The second thing was about chores. She basically said that she didn't believe in making her daughter do chores. Now I also agree with this. However I don't see that my job is to clean, cook, pick up after, etc, the entire family. She said she learned to clean by observing her mother (however she had chores she had to do)... the feminist in me screamed "what about your father!!?" And then she went on later to say that both her and her daughter suffer from an inability to put things away, and her daughter admitted she hated mess but she looked at mess and couldn't see where to start (and I understand that sooo much!) I figure it's up to me (AND their father) to provide tools for tackling mess, and that doesn't just include me doing stuff while the children watch. It means getting them involved with helping, as long as they aren't in the middle of something interesting. Chatting about ways I find that help to keep things tidy (um, when I figure those things out). So my children don't express a frustration to me when they are older that they feel overwhelmed by housework and don't know where to start. Just as unschooled children learn maths and science through living, shouldn't they learn about mundane things like tidying up after themselves through living? Shouldn't we also be showing our children that we are not there to just pick up after them?
Her argument is that we chose to have children, therefore we should do what needs doing. If you choose to live on a farm, YOU chose it, not your kids, therefore kids shouldn't do anything around the farm that they don't want to do. Again I think this is unrealistic. Would you ask the parents to give up a farmlife because the kids don't want to help out (and presumably if the parents did everything ther would have no time to spend with their children?)
I am aware the housework stuff is SUCH a fine line. I think of all the men I know who do no housework because their mothers did everything for them and their partners take on that role. I think of women (like myself) who have struggled to do their share of housestuff; not just because mum did everything, but because the father figure did nothing. Because we had chores that we hated (I rarely dust because it was one of my chores). When I moved in with a guy I didn't see it as my job to do housework, and he didn't either, and it didn't get done. It took us YEARS to figure out what worked for us. And now it's an organic process (though sometimes I have to prod him to do more). I think making housework an organic process that includes the kids is preferable to mum doing everything with the reasoning that "you made the choice to have them, they have important things to do" (implication that I haven't got important things to do??).
Anyway would LOVE to hear other people's thought as these things have obviously challenged me. I must admit I think a lot of her assumptions are based on having one child, if she'd had more she might have been less rigid in her thinking about what "caused" her daughter to be a certain way.
I was nodding along to a lot but I've come up against some ideas I quite disagree with. Now if you've read the book she very much assumes that a lot of things are directly the result of her parenting/unschooling, whereas some of the things she assumes I tend to think it has a lot to do with a child's personality. For instance early talking is not necessarily a result of not talking baby talk (and late talking doesn't mean you talk baby talk) but it comes across that way in her book. (That she believes her daughter's early talking came from a lack of baby talk in their interactions).

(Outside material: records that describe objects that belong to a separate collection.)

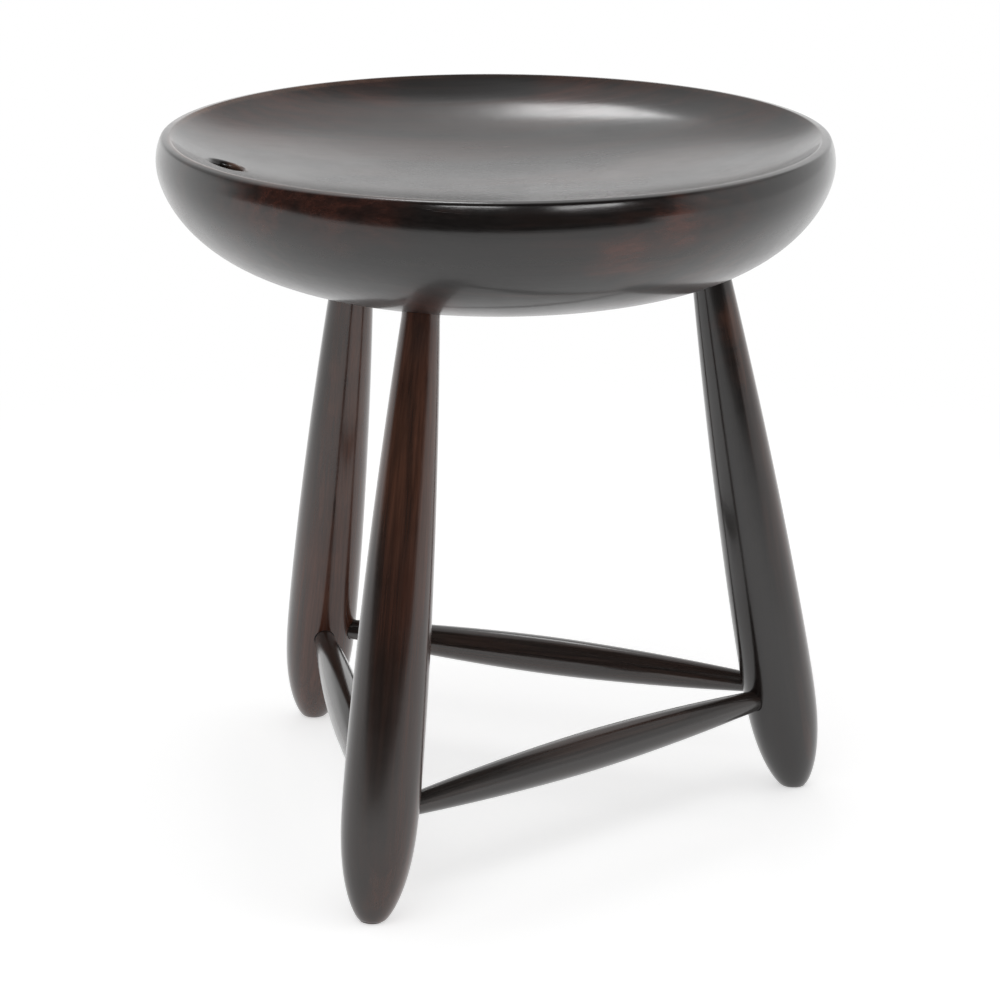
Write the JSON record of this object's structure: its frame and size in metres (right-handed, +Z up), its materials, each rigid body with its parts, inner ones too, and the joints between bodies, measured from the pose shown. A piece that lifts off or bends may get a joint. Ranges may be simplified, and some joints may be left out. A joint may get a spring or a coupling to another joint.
{
  "type": "wooden stool",
  "caption": "Low round stool of dark lacquered wood: thick dished seat with a grip hole, splayed turned legs and spindle stretchers between them.",
  "frame": {"origin": "on the floor, under the middle of the seat", "axes": "+Z up through the middle of the seat; +X from the middle towards the right foot, opposite the grip hole"},
  "size_m": [0.4312, 0.424, 0.45],
  "materials": {
    "seat_wood": "dark stained wood under satin lacquer",
    "leg_wood": "dark stained wood under satin lacquer",
    "stretcher_wood": "dark stained wood under satin lacquer"
  },
  "bodies": {
    "root": {"seat": "seat_wood", "leg_right": "leg_wood", "leg_rear": "leg_wood", "leg_front": "leg_wood", "stretcher_right_rear": "stretcher_wood", "stretcher_rear_front": "stretcher_wood", "stretcher_front_right": "stretcher_wood"}
  },
  "joints": []
}
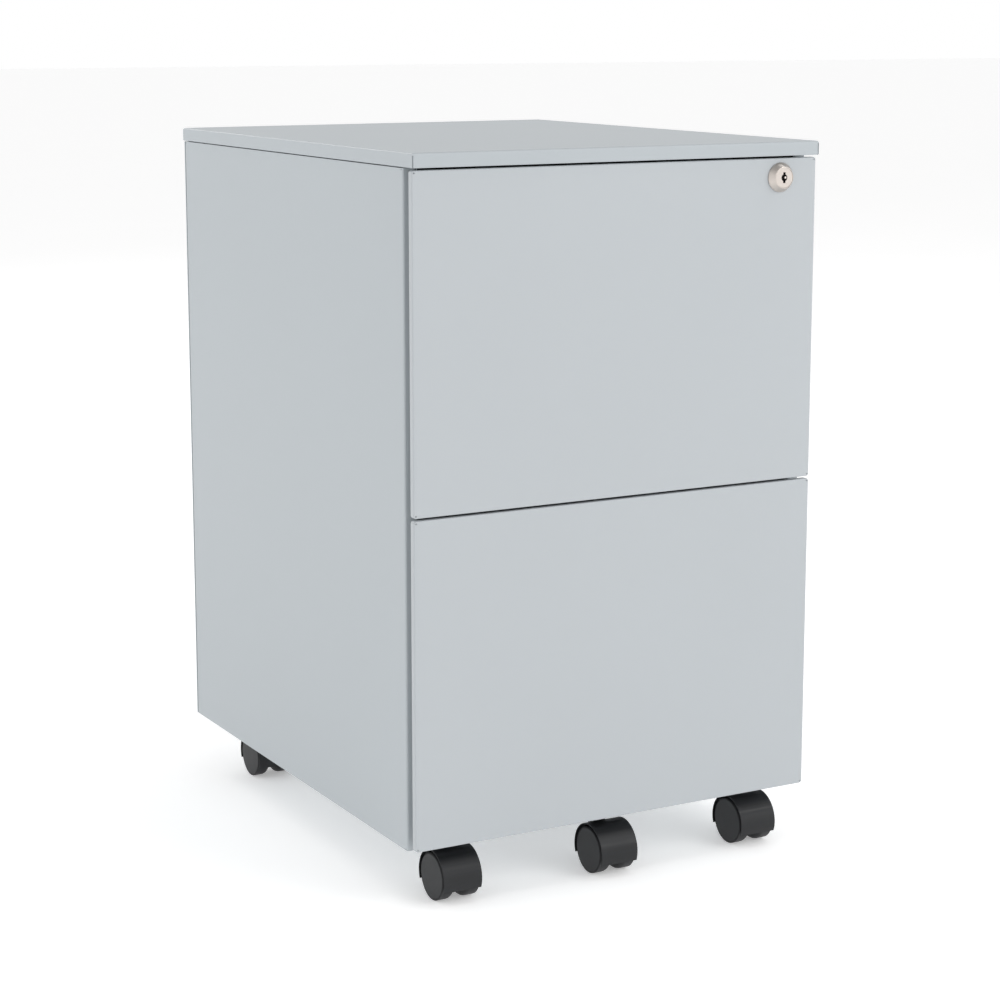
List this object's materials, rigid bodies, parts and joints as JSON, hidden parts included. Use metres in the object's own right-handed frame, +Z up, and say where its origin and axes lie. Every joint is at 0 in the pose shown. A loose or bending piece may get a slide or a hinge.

But the stuff I was quite surprised about was that 1) a child should have their own sacred space, free of siblings. The idea is if you cannot afford a house with enough rooms that each child has a room, then the room should be at the very least partitioned.
I think this is a very western-centric view. While I agree it's nice for all people to have a sacred space to call their own, I don't think that has to be a bedroom. I had a room of my own but my sacred space was the jetty out the back. I went out there when I was sad or angry, to centre myself and calm down. I still miss that jetty. I think that in some families there is a need to allot private spaces, but in others there is no need. In other cultures room sharing is such a normal thing and I daresay they don't feel they suffer for it unless it is painted as abnormal or substandard. Thoughts?

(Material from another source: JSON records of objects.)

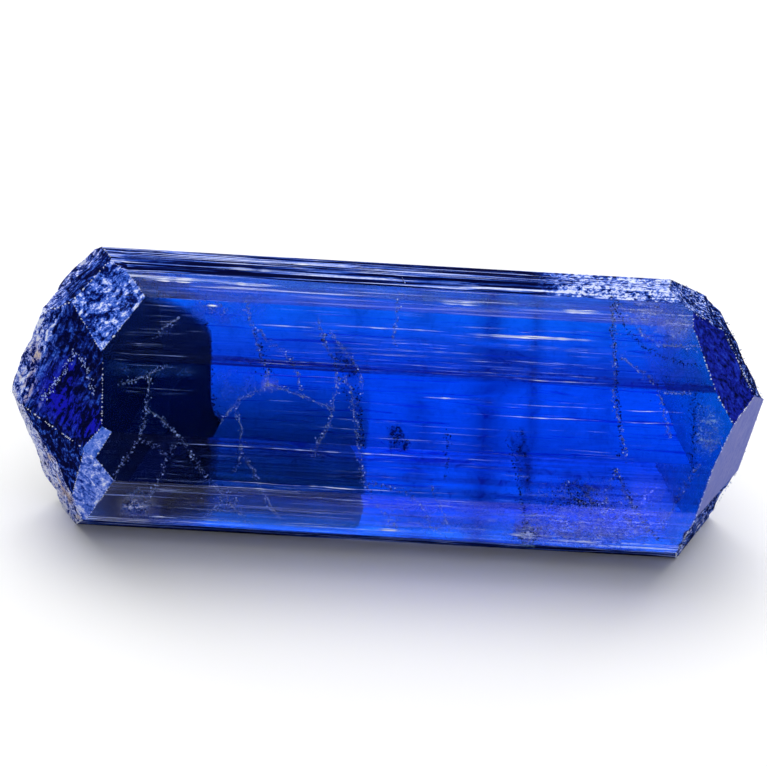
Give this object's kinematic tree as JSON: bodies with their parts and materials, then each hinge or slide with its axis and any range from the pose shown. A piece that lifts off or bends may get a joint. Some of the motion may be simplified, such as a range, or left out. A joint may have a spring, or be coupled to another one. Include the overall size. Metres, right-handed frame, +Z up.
{
  "type": "hydrothermal quartz crystal",
  "caption": "Clear deep-blue hydrothermal quartz prism with a pointed end at each side, lying on a long flat face; a display mineral.",
  "frame": {"origin": "middle of the crystal's footprint, on the plane it rests on", "axes": "+X along the crystal's long axis to its blunter end, -Y the front with the broad polished faces, +Z up from the prism face it lies on"},
  "size_m": [0.0604, 0.0214, 0.0208],
  "materials": {
    "blue_quartz": "glassy, see-through deep blue, with etched and frosted faces"
  },
  "bodies": {
    "root": {"crystal": "blue_quartz"}
  },
  "joints": []
}
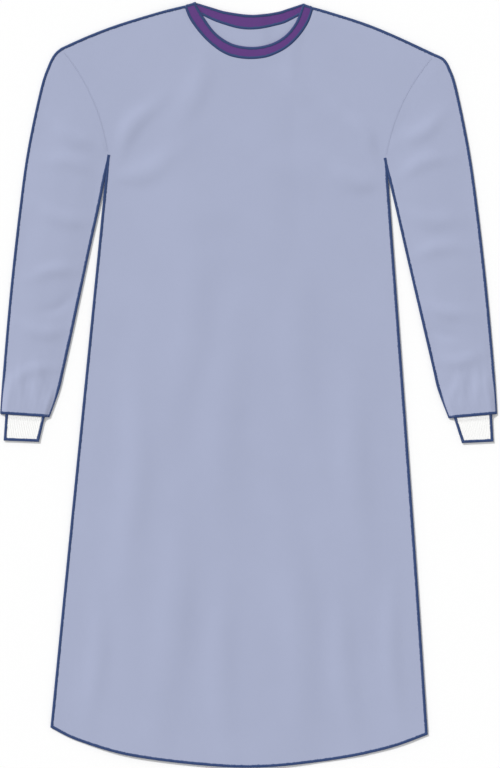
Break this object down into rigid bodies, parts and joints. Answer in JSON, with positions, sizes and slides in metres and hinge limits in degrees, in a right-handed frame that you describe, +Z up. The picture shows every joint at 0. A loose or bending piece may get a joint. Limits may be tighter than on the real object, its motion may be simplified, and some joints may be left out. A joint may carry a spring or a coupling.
{
  "type": "surgical gown",
  "caption": "Long-sleeved surgical gown laid flat front up, round neck with a bound band, overlapping backs and rib-knit cuffs.",
  "frame": {"origin": "centre of the garment's outline, on the surface it lies on", "axes": "+X to the viewer's right from above, towards the wearer's left; +Y from the hem to the neck; +Z up, out of the front"},
  "size_m": [0.8245, 1.2699, 0.0062],
  "materials": {
    "nonwoven_blue": "matt soft non-woven cloth in pale grey-blue, with small bonded points",
    "rib_knit_white": "matt white rib knit",
    "band_purple": "matt purple binding tape"
  },
  "bodies": {
    "root": {"front": "nonwoven_blue", "back_right": "nonwoven_blue", "back_left": "nonwoven_blue", "sleeve_right": "nonwoven_blue", "sleeve_left": "nonwoven_blue", "cuff_right": "rib_knit_white", "cuff_left": "rib_knit_white", "neckband": "band_purple"}
  },
  "joints": []
}
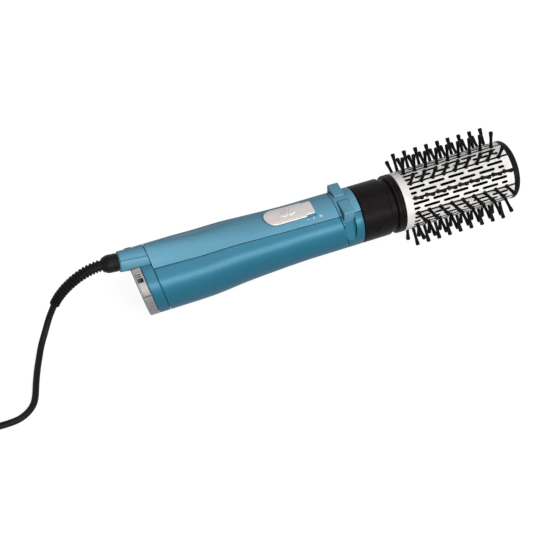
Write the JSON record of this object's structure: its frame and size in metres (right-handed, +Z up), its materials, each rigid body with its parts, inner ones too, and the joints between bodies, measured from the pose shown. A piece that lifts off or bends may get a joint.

The second thing was about chores. She basically said that she didn't believe in making her daughter do chores. Now I also agree with this. However I don't see that my job is to clean, cook, pick up after, etc, the entire family. She said she learned to clean by observing her mother (however she had chores she had to do)... the feminist in me screamed "what about your father!!?" And then she went on later to say that both her and her daughter suffer from an inability to put things away, and her daughter admitted she hated mess but she looked at mess and couldn't see where to start (and I understand that sooo much!) I figure it's up to me (AND their father) to provide tools for tackling mess, and that doesn't just include me doing stuff while the children watch. It means getting them involved with helping, as long as they aren't in the middle of something interesting. Chatting about ways I find that help to keep things tidy (um, when I figure those things out). So my children don't express a frustration to me when they are older that they feel overwhelmed by housework and don't know where to start. Just as unschooled children learn maths and science through living, shouldn't they learn about mundane things like tidying up after themselves through living? Shouldn't we also be showing our children that we are not there to just pick up after them?
Her argument is that we chose to have children, therefore we should do what needs doing. If you choose to live on a farm, YOU chose it, not your kids, therefore kids shouldn't do anything around the farm that they don't want to do. Again I think this is unrealistic. Would you ask the parents to give up a farmlife because the kids don't want to help out (and presumably if the parents did everything ther would have no time to spend with their children?)
I am aware the housework stuff is SUCH a fine line. I think of all the men I know who do no housework because their mothers did everything for them and their partners take on that role. I think of women (like myself) who have struggled to do their share of housestuff; not just because mum did everything, but because the father figure did nothing. Because we had chores that we hated (I rarely dust because it was one of my chores). When I moved in with a guy I didn't see it as my job to do housework, and he didn't either, and it didn't get done. It took us YEARS to figure out what worked for us. And now it's an organic process (though sometimes I have to prod him to do more). I think making housework an organic process that includes the kids is preferable to mum doing everything with the reasoning that "you made the choice to have them, they have important things to do" (implication that I haven't got important things to do??).
Anyway would LOVE to hear other people's thought as these things have obviously challenged me. I must admit I think a lot of her assumptions are based on having one child, if she'd had more she might have been less rigid in her thinking about what "caused" her daughter to be a certain way.